Electrical impedance myography (EIM) technology is finding application in neuromuscular disease research as a tool to assess muscle health.
Correlations between electrical impedance myography outcomes, functional, imaging and histological data have been established in a variety of neuromuscular disorders.
Electrical impedance myography (EIM) is a non-invasive technique for the evaluation of neuromuscular disease that relies upon the application and measurement of high-frequency, low-intensity electrical current.
The EIM technique has proven useful in the diagnosis of radiculopathy, with specificity and sensitivity similar to that of needle electromyography (EMG).
Unlike needle EMG, however, there is no dichotomous outcome (e.g., presence vs absence of fibrillation potentials). For this reason and also because there is a fairly wide range of normal values, in order to employ EIM for this purpose, it is necessary to compare measures on the affected side to those on the unaffected side.
Differing results notwithstanding, the concept of using impedance to measure contractile properties in health and disease is attractive as it could offer new insights into the mechanics of muscle contraction, one area in which standard electrophysiologic techniques are relatively weak. In fact, current standard approaches such as needle EMG or nerve conduction studies only measure up to the point of muscle fiber depolarization, ignoring entirely the contractile process itself.
The tongue is an extraordinarily complex muscle, with fibres running through multiple planes. Thus, assessment of muscle impedance in a number of different directions using multiple frequencies should encapsulate maximal information.
Yet, a potential problem lies in interpreting this large amount of data to give an objective measure of disease. Thus, decomposition of the data is required in order to draw out the most important features and facilitate interpretation/graphical representation.
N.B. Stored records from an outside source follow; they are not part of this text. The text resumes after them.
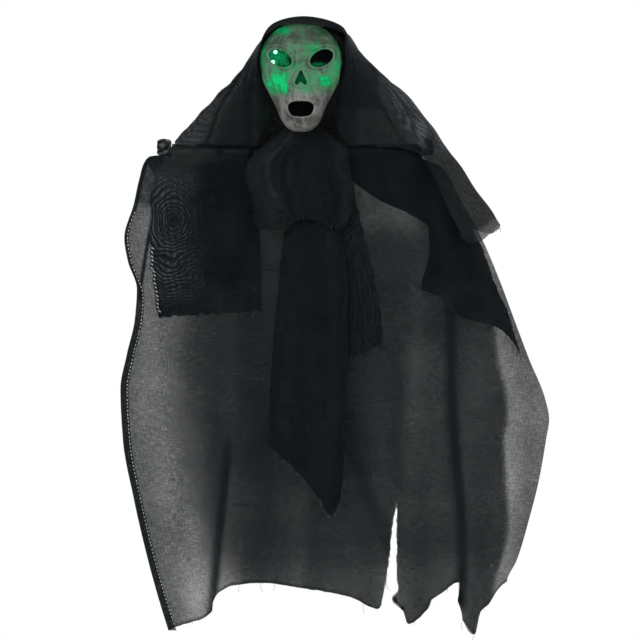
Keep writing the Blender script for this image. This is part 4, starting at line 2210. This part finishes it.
@dataclass
class HangRing:
    """A D of round wire that hangs the whole piece, lying back at rest."""

    wire_r: float = 0.0015
    half_w: float = 0.013
    side: float = 0.008

    def build(self, finish: bpy.types.Material) -> bpy.types.Object:
        """Bends the wire and makes it a mesh.

        Args:
            finish: Its steel.

        Returns:
            The ring.
        """
        arc = [math.pi * k / 40 for k in range(41)]
        corner = [math.pi / 2 * k / 6 for k in range(1, 7)]
        r = self.wire_r
        path = [(self.half_w - r, 0.0)]
        path += [(self.half_w - r + r * math.sin(a), r - r * math.cos(a)) for a in corner]
        path += [(self.half_w * math.cos(a), self.side + self.half_w * math.sin(a)) for a in arc]
        path += [(-x, y) for x, y in reversed(path[:7])]
        curve = bpy.data.curves.new("ring_wire", "CURVE")
        curve.dimensions, curve.bevel_depth, curve.bevel_resolution = "3D", self.wire_r * 0.999, 4
        line = curve.splines.new("POLY")
        line.points.add(len(path) - 1)
        for point, (x, y) in zip(line.points, path):
            point.co = (x, y, 0.0, 1.0)
        line.use_cyclic_u = True
        choose(linked("ring_wire", curve))
        bpy.ops.object.convert(target="MESH")
        return present(shade_round(bpy.context.object), finish, "hang_ring", "hanging ring", "ring")


@dataclass
class LampUnit:
    """The two lamps' lenses and the three coin cells."""

    lens_r: float = 0.0025
    flange_r: float = 0.0029
    flange_h: float = 0.001
    length: float = 0.0086

    def lens(self, node: str, strength: float) -> bpy.types.Object:
        """One lamp: a flange, a straight body and a dome, pointing to the front.

        Args:
            node: The solid that it stands for.
            strength: How bright it is.

        Returns:
            The lamp.
        """
        low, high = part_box(node)
        x, z, back = (low.x + high.x) / 2, (low.z + high.z) / 2, high.y
        middle = (x, back - self.flange_h / 2, z)
        lamp = cylinder(f"{node}_lens", self.flange_r, self.flange_h, middle, "Y")
        pick_faces(lamp, lambda face: face.normal.y < -0.9)
        bpy.ops.mesh.inset(thickness=self.flange_r - self.lens_r, depth=0.0)
        extrude((0.0, -(self.length - self.flange_h - self.lens_r), 0.0))
        before, run = 1.0, 0.0
        for k in range(1, 9):
            angle = math.pi / 2 * k / 8.4
            scale, reach = math.cos(angle), math.sin(angle) * self.lens_r
            extrude((0.0, run - reach, 0.0), (scale / before, 1.0, scale / before))
            before, run = scale, reach
        leave_edit()
        soften(lamp, 40.0)
        lit = LampFinish(f"{node}_lit", (x, low.y + 0.0012, z), strength).build()
        return present(lamp, lit, node, "lamp")

    def cells(self, finish: bpy.types.Material) -> list[bpy.types.Object]:
        """Three coin cells, modelled once: a can with a rolled edge and a raised cap.

        Args:
            finish: Their steel.

        Returns:
            The cells.
        """
        low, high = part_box("coin_cell_1")
        radius, length = (high.z - low.z) / 2, high.x - low.x
        first = cylinder("coin_cell_1_can", radius, length, tuple((low + high) / 2), "X", 56)
        for way in SIDES:
            pick_faces(first, lambda face, way=way: face.normal.x * way > 0.9)
            bpy.ops.mesh.inset(thickness=radius * (0.14 if way < 0 else 0.07), depth=0.0)
            bpy.ops.mesh.inset(thickness=radius * 0.03, depth=-length * 0.05)
            leave_edit()
        bevel(first, 0.00025, 2)
        soften(first, 40.0)
        cans = [first]
        for k in (2, 3):
            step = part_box(f"coin_cell_{k}")[0].x - low.x
            cans.append(copied(first, f"coin_cell_{k}_can", Matrix.Translation((step, 0.0, 0.0))))
        return [present(can, finish, f"coin_cell_{k}", "coin cell") for k, can in enumerate(cans, 1)]


@dataclass
class Frame:
    """The bar, and the finishes of the solids that are carried over as they are."""

    rod_r: float = 0.004

    def rod(self, finish: bpy.types.Material) -> bpy.types.Object:
        """The shoulder bar with rounded ends.

        Args:
            finish: Its wood.

        Returns:
            The bar.
        """
        low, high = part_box("shoulder_rod")
        middle = ((low.x + high.x) / 2, 0.0, ROD_Z)
        rod = cylinder("bar_dowel", self.rod_r * 0.995, high.x - low.x, middle, "X", 40)
        bevel(rod, 0.0007, 3)
        soften(rod, 40.0)
        return present(rod, finish, "shoulder_rod", "shoulder bar")

    def dress_solids(self, nodes: dict[str, bpy.types.Object]) -> None:
        """Gives the carried solids their finishes.

        Args:
            nodes: The solids by name.
        """
        steel = SteelFinish("pressed_steel").build()
        brass = SteelFinish("plated_contact", (0.70, 0.62, 0.42), 0.3).build()
        black = PlasticFinish("black_moulding", (0.022, 0.023, 0.024), 0.48).build()
        former = PlasticFinish("black_former", (0.016, 0.017, 0.017), 0.6, 500.0).build()
        grey = PlasticFinish("grey_tube", (0.40, 0.40, 0.385), 0.42, 1200.0, 0.25).build()
        knob = PlasticFinish("pale_knob", (0.62, 0.62, 0.58), 0.4, 1600.0, 0.2).build()
        chip = PlasticFinish("chip_resin", (0.018, 0.018, 0.020), 0.45, 2200.0).build()
        red = PlasticFinish("red_insulation", (0.42, 0.018, 0.014), 0.4, 2500.0).build()
        dark = PlasticFinish("black_insulation", (0.016, 0.016, 0.017), 0.4, 2500.0).build()
        wear = {
            "hang_bracket": steel, "switch_body": steel, "contact_leaf": brass, "contact_plate": brass,
            "lamp_case_front": black, "lamp_case_rear": black, "battery_door": black, "head_dome": former,
            "shoulder_tee": black, "neck_post": grey, "switch_slider": knob, "driver_chip": chip,
            "lead_red": red, "lead_black": dark, "circuit_board": BoardFinish("green_board").build(),
            "mask_plate": LitPlateFinish("lit_plate").build(),
        }
        for name, finish in wear.items():
            dress(nodes[name], finish)
            LOG.info("%s: dressed", name)


# Studio -----------------------------------------------------------------------------------------


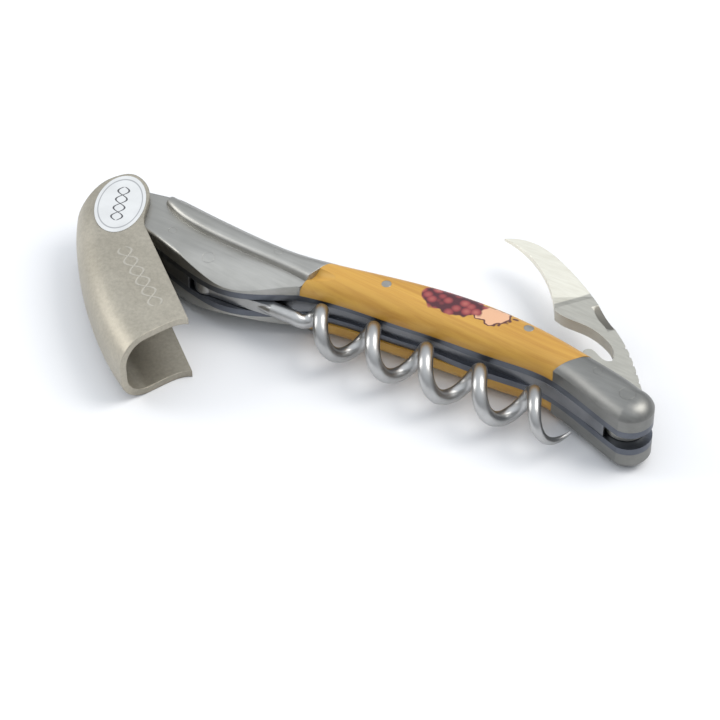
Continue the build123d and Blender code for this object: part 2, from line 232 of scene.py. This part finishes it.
def lever_steel():
    """Bead-blasted, warm in tone, with painted shade in its channel where ambient occlusion is high,
    and an etched braid on the upper cheek.
    """
    material, tree, shader = new_material("lever_steel")
    cloud = stretched_noise(tree, (70, 70, 70), 3)
    speckle = stretched_noise(tree, (1500, 1500, 1500), 3, 0.7)
    etched = braid(tree, BRAID_PLACE, BRAID_TURN, period=3.2 * MM, height=1.3 * MM,
                   line=0.26 * MM, half_length=9.2 * MM)
    tone = ramp(tree, cloud, [(0.3, linear(176, 170, 156)), (0.7, linear(192, 186, 172))])
    dots = ramp(tree, speckle, [(0.3, DARK), (0.7, WHITE)])
    speckled = mix(tree, 1.0, tone, dots, "MULTIPLY")
    share = calculate(tree, "MULTIPLY", etched, 0.4)
    # painted shade: where ambient occlusion finds the channel's walls close, the colour turns to dark
    # speckled grey
    hollow = tree.nodes.new("ShaderNodeAmbientOcclusion")
    hollow.inputs["Distance"].default_value = 12 * MM
    painted_shade_share = in_range(tree, hollow.outputs["AO"], low=0.75, high=0, start=0.15, end=0.75)
    shader.inputs["Metallic"].default_value = 0.85
    colour = mix(tree, share, speckled, linear(214, 211, 202))
    painted_shade_colour = ramp(tree, stretched_noise(tree, (700, 700, 700), 3, 0.8), PAINTED_SHADE_STOPS)
    tree.links.new(mix(tree, painted_shade_share, colour, painted_shade_colour), shader.inputs["Base Color"])
    tree.links.new(in_range(tree, speckle, 0.42, 0.56), shader.inputs["Roughness"])
    height = calculate(tree, "SUBTRACT", speckle, etched)
    rounded_bump(tree, shader, height, distance=0.03 * MM, edge=0.3 * MM)
    return material


def blade_steel():
    """Satin, with painted sheen, lighter and warmer, on the grind, and painted shade in the nail
    nick.
    """
    material, tree, shader = new_material("blade_steel")
    lines = stretched_noise(tree, (250, 1600, 1600), 4, 0.6, -BLADE_TURN)
    split = tree.nodes.new("ShaderNodeSeparateXYZ")
    from_pivot = mapped(tree, "TEXTURE", BLADE_PLACE, BLADE_TURN, (1, 1, 1))
    tree.links.new(from_pivot, split.inputs["Vector"])
    ground = in_range(tree, split.outputs["X"], 0, 1, GRIND_START, GRIND_END)
    plain = ramp(tree, lines, [(0.3, linear(180, 178, 169)), (0.7, linear(194, 192, 183))])
    # painted sheen: past GRIND_START the colour turns lighter and warmer over the grind facet
    bright = ramp(tree, lines, [(0.3, linear(232, 228, 213)), (0.7, linear(243, 240, 227))])
    shader.inputs["Metallic"].default_value = 0.9
    # painted shade: the nail nick's hollow is given a dark warm grey
    nick_rim = oval(tree, NICK_PLACE, BLADE_TURN, half_length=3.7 * MM, half_width=1.4 * MM)
    nick = in_range(tree, nick_rim, low=0.8, high=0, start=0.9, end=1.05)
    colour = mix(tree, nick, mix(tree, ground, plain, bright), linear(96, 92, 84))
    tree.links.new(colour, shader.inputs["Base Color"])
    tree.links.new(in_range(tree, lines, 0.34, 0.46), shader.inputs["Roughness"])
    rounded_bump(tree, shader, lines, distance=0.005 * MM, edge=0.1 * MM)
    return material


def wood_tone(tree):
    """The wood's colour and the height of its fine grain."""
    grain = stretched_noise(tree, (30, 1100, 600), 5, 0.6)
    bands = stretched_noise(tree, (9, 190, 140), 3, 0.5)
    honey = [(0.3, linear(178, 132, 50)), (0.52, linear(196, 152, 66)), (0.8, linear(208, 168, 86))]
    tone = ramp(tree, bands, honey)
    streak = ramp(tree, grain, [(0.3, linear(205, 168, 120)), (0.6, linear(255, 251, 243))])
    return mix(tree, 0.5, tone, streak, "MULTIPLY"), grain


def boxwood(name, printed):
    """Fine-grained wood under a thin coat of lacquer, with or without the print."""
    material, tree, shader = new_material(name)
    colour, grain = wood_tone(tree)
    if printed:
        colour = add_print(tree, colour)
    tree.links.new(colour, shader.inputs["Base Color"])
    tree.links.new(in_range(tree, grain, 0.32, 0.5), shader.inputs["Roughness"])
    shader.inputs["Coat Weight"].default_value = 0.12
    shader.inputs["Coat Roughness"].default_value = 0.3
    rounded_bump(tree, shader, grain, distance=0.03 * MM, edge=0.2 * MM)
    return material


def add_print(tree, colour):
    """A bunch of grapes with a leaf, over the colour given."""
    flat = wrapped(tree)
    leaf = oval(tree, LEAF_PLACE, turn=0.35, half_length=3.8 * MM, half_width=2.5 * MM,
                wobble=0.5, lobes=560, source=flat)
    inside = in_range(tree, leaf, 1, 0, start=0.97, end=1.03)
    outline = near(tree, leaf, 0.97, 0.04, 0.09)
    colour = mix(tree, inside, colour, linear(212, 166, 132))
    colour = mix(tree, outline, colour, linear(84, 44, 38))
    bunch = oval(tree, GRAPE_PLACE, turn=0.1, half_length=6.8 * MM, half_width=3.6 * MM,
                 wobble=0.3, lobes=420, source=flat)
    cells = tree.nodes.new("ShaderNodeTexVoronoi")
    cells.inputs["Scale"].default_value = 1.0
    cells.inputs["Randomness"].default_value = 0.55
    berry_grid = mapped(tree, "POINT", (0, 0, 0), 0.3, (500, 500, 0), flat)
    tree.links.new(berry_grid, cells.inputs["Vector"])
    skin = [(0.1, linear(168, 92, 84)), (0.42, linear(134, 52, 56)), (0.6, linear(72, 22, 34))]
    berries = ramp(tree, cells.outputs["Distance"], skin)
    return mix(tree, in_range(tree, bunch, 1, 0, start=0.96, end=1.03), colour, berries)


def enamel():
    """The label: off-white, with a thin ring and a braid."""
    material, tree, shader = new_material("enamel")
    cloud = stretched_noise(tree, (300, 300, 300), 2)
    base = ramp(tree, cloud, [(0.2, linear(196, 198, 199)), (0.8, linear(208, 210, 211))])
    rim = oval(tree, LABEL_PLACE, LABEL_TURN, half_length=8.6 * MM, half_width=4.9 * MM)
    ring = near(tree, rim, 0.86, 0.01, 0.03)
    drawn = braid(tree, LABEL_PLACE, LABEL_TURN, period=2.6 * MM, height=1.1 * MM,
                  line=0.22 * MM, half_length=5.2 * MM)
    colour = mix(tree, ring, base, linear(150, 152, 155))
    tree.links.new(mix(tree, drawn, colour, linear(70, 70, 74)), shader.inputs["Base Color"])
    shader.inputs["Roughness"].default_value = 0.4
    rounded_bump(tree, shader, cloud, distance=0.01 * MM, edge=0.05 * MM)
    return material


bolster = steel("bolster_steel", linear(170, 169, 164), linear(187, 186, 182),
                roughness=(0.36, 0.5), grain=BRUSHED, bump=0.01 * MM, edge=0.2 * MM)
# painted shade: the rear bolsters, their pins and the blade pin are the same steel as the front
# bolsters, given a darker colour
shaded_rear_steel = steel("rear_bolster_steel_painted_shade", linear(132, 132, 129), linear(150, 150, 147),
                   roughness=(0.36, 0.5), grain=BRUSHED, bump=0.01 * MM, edge=0.2 * MM)
liner = steel("liner_steel", linear(98, 102, 110), linear(122, 126, 134),
              roughness=(0.3, 0.45), grain=ROLLED, bump=0.01 * MM, edge=0.1 * MM)
spring = steel("spring_steel", linear(128, 130, 134), linear(150, 151, 154),
               roughness=(0.3, 0.42), grain=ROLLED, bump=0.01 * MM, edge=0.2 * MM)
lever = lever_steel()
worm = steel("worm_steel", linear(172, 172, 171), linear(192, 192, 191),
             roughness=(0.26, 0.38), grain=(300, 300, 300), bump=0.005 * MM, edge=0.2 * MM)
blade = blade_steel()
pins = steel("pin_steel", linear(168, 165, 158), linear(184, 182, 176),
             roughness=(0.3, 0.42), grain=(700, 700, 700), bump=0.01 * MM, edge=0.2 * MM)
wood = boxwood("boxwood", False)
printed_wood = boxwood("boxwood_printed", True)
label = enamel()

FINISH = {
    "liner_upper": liner, "liner_lower": liner, "scale_upper": printed_wood, "scale_lower": wood,
    "front_bolster_upper": bolster, "front_bolster_lower": bolster,
    "rear_bolster_upper": shaded_rear_steel, "rear_bolster_lower": shaded_rear_steel,
    "spring": spring, "head_spacer": spring, "spring_pin": pins, "scale_pins": pins,
    "front_bolster_pin": bolster, "nose_pin": bolster, "rear_bolster_pins": shaded_rear_steel,
    "lever": lever, "lever_label": label, "lever_pin": lever, "worm": worm, "worm_pin": bolster,
    "blade": blade, "blade_pin": shaded_rear_steel,
}
for name, material in FINISH.items():
    data = nodes[name].data
    data.materials.clear()
    data.materials.append(material)


# ---- floor, light and camera ----
def make_floor():
    bpy.ops.mesh.primitive_plane_add(size=6, location=(0, 0, cad_low[2]))
    floor = bpy.context.object
    floor.name = "floor"
    material, tree, shader = new_material("floor")
    cloud = stretched_noise(tree, (3, 3, 3), 2)
    tone = ramp(tree, cloud, [(0.2, linear(225, 226, 229)), (0.8, linear(229, 230, 232))])
    tree.links.new(tone, shader.inputs["Base Color"])
    shader.inputs["Roughness"].default_value = 0.8
    floor.data.materials.append(material)


def make_area_light(name, place, size, power, colour):
    data = bpy.data.lights.new(name, "AREA")
    data.shape = "RECTANGLE"
    data.size, data.size_y = size
    data.energy = power
    data.color = colour
    light = bpy.data.objects.new(name, data)
    light.location = place
    light.rotation_euler = (-Vector(place)).to_track_quat("-Z", "Y").to_euler()
    bpy.context.scene.collection.objects.link(light)


def make_world():
    """A studio that is bright overhead and dimmer toward the horizon."""
    world = bpy.data.worlds.new("studio")
    world.use_nodes = True
    tree = world.node_tree
    coordinates = tree.nodes.new("ShaderNodeTexCoord")
    split = tree.nodes.new("ShaderNodeSeparateXYZ")
    tree.links.new(coordinates.outputs["Generated"], split.inputs["Vector"])
    strength = in_range(tree, split.outputs["Z"], low=0.32, high=1.2, start=0.0, end=0.9)
    tree.links.new(strength, tree.nodes["Background"].inputs["Strength"])
    tree.nodes["Background"].inputs["Color"].default_value = (0.91, 0.95, 1.0, 1)
    bpy.context.scene.world = world


def make_camera():
    data = bpy.data.cameras.new("camera")
    data.lens = 126
    data.sensor_width = 36
    data.shift_x, data.shift_y = VIEW_SHIFT
    data.clip_start = 0.01
    camera = bpy.data.objects.new("camera", data)
    camera.location = VIEW_TARGET + VIEW_SIDE * VIEW_DISTANCE
    camera.rotation_euler = VIEW_SIDE.to_track_quat("Z", "Y").to_euler()
    bpy.context.scene.collection.objects.link(camera)
    bpy.context.scene.camera = camera


make_floor()
make_world()
make_area_light("key", place=(0.42, 0.28, 0.68), size=(0.5, 0.5), power=3.9, colour=(1, 0.96, 0.9))
make_area_light("fill", place=(-0.6, -0.25, 0.35), size=(0.3, 0.4), power=1.6, colour=(1, 0.98, 0.95))
make_camera()
bpy.context.scene.view_settings.view_transform = "Standard"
The authors of this article used a new dimension reduction technique (Non-negative tensor factorisation), to provide a framework for identifying clinically relevant features within a high dimensional EIM dataset.
Non-negative tensor factorisation was applied to the dataset for dimensionality reduction. It provides highly significant differentiation between healthy and Amyotrophic Lateral Sclerosis patients.
Similarly this new technique to analyze datasets differentiates between mild and severe disease states and significantly correlates with symptoms.
Tensor EIM thus can provide clinically relevant metrics for identifying Amyotrophic Lateral Sclerosis- related muscle disease.
This procedure has the advantage of using the whole spectral dataset, with reduced risk of overfitting. The process identifies spectral shapes specific to disease allowing for a deeper clinical interpretation.